Unveiling the molecular determinants responsible for NAD(P)(H) cofactor specificity using enzyme structural information

Abstract

In this post-genomic era, gene homology annotations have become the foundation of systems biology. However, errors spread easily when functional annotation is not performed carefully due to overly unconstrained homology metrics [1,2]. As metabolic model reconstructions become a relevant tool for performing fundamental studies and bioprocess design, the impact of accurate enzymatic function assignments becomes evident [3]. The uncertainty of the usage of NADP(H) or NAD(H) as co-factors [4], even in well performed annotations, has a major impact in metabolic engineering applications, severely affecting Genome-scale metabolic model reconstruction due to the potential insertion of misleading reactions. In this work, we unveiled the molecular determinants for cofactor speci- ficity, using enzyme structural information.
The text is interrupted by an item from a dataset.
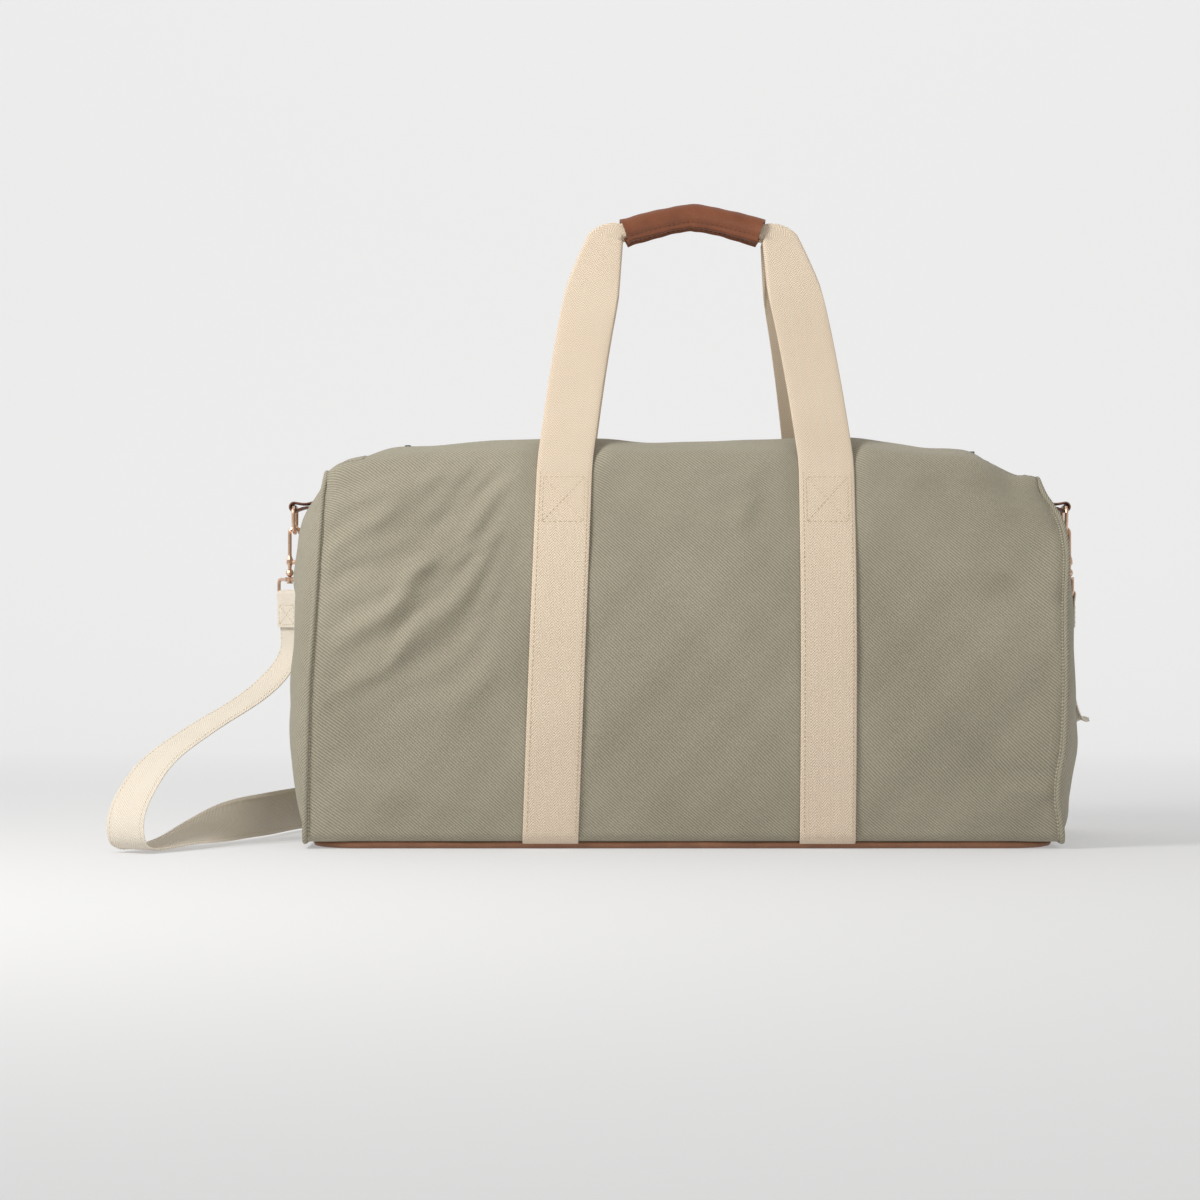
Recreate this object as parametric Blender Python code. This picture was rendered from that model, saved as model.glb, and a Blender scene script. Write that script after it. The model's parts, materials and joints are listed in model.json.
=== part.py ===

In order to do so, we created a representative dataset of all enzymes present in the PDB with NAD(P)(H) as cofactors and measured the occurrence of every aminoacid residue at a distance of 3.5 Angstrom[5] of all cofactor atoms. This allowed us to create a matrix with the total number of aminoacid residues at interacting distances from all cofactor atoms, for all structures. After analyzing the matrix, we identified the residues that had a signifi- cantly higher number of contacts with the cofactors, and in which atoms this occurred. With the intent of applying these findings in the unveiling of cofactor specificity for enzymes that are not structurally characterized experimentally we successfully replicated these findings using machine learning algorithms. In future work we will apply the results and machine learning models obtained in order to assign cofactor specificity to enzymes with uncertain cofactor specificity. These results may represent an important development in systems biology by allowing the reduction of annotation errors and the implementation of erroneous or redundant reactions in GEM models, improving the overall performance of metabolic simulations.